A Call to Action: Civil Rights Organizations Urge Ban on Surveillance Technology in K12 Schools

Is it acceptable for schools to receive funding for surveillance technology?

A group of more than 40 civil rights organizations has penned a letter to the U.S. Department of Education expressing their concerns about the use of surveillance technology in K12 schools. The coalition believes that the use of this technology can have detrimental effects, including increased police presence in schools, greater police contact with students, exclusionary discipline and school pushout, especially affecting marginalized communities such as Black, Brown and Indigenous youth.

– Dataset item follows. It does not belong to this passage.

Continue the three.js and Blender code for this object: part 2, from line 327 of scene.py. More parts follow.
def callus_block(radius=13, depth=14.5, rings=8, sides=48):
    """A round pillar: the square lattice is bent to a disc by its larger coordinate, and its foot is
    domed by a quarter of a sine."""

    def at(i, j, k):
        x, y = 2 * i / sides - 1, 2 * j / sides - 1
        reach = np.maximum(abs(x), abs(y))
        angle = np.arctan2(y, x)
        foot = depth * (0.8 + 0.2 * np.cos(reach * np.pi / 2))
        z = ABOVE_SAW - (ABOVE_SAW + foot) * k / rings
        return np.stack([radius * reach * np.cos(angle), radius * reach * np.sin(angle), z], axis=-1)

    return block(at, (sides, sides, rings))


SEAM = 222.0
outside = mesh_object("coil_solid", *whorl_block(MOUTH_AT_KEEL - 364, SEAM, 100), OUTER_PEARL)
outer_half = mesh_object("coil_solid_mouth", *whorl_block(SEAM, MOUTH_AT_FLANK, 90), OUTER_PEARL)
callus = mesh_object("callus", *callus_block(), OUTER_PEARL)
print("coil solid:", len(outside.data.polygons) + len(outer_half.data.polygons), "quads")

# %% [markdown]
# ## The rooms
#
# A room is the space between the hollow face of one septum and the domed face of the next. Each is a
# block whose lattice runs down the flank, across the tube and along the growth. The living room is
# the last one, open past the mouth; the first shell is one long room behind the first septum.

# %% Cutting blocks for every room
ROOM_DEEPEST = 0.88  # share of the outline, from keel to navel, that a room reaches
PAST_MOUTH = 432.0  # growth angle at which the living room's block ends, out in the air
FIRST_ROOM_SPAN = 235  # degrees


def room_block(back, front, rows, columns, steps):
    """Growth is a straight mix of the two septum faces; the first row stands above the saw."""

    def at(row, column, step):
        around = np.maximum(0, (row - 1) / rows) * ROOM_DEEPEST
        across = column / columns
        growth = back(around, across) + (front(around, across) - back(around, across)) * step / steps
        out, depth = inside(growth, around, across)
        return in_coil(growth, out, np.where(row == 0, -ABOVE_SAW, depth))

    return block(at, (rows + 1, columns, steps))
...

The letter recommends a ban on the use of federal funds for surveillance technologies and urges the agency to divest discretionary appropriations from funding police surveillance hardware. Additionally, the authors call for technical guidance to support school districts in conducting audits to ensure compliance with AI and big data technologies’ legal requirements. They also suggest that the Department of Education conducts research on surveillance tools and other algorithmic technologies to understand their risks to public schools.

Several states, including New York, have already taken measures to address the misuse of surveillance technology in public schools by banning facial recognition technology. However, the authors argue that more action is needed to protect students, families and educators from its harmful effects. They urge the Department of Education to take immediate action to end what they see as a dangerous transformation of America’s public schools.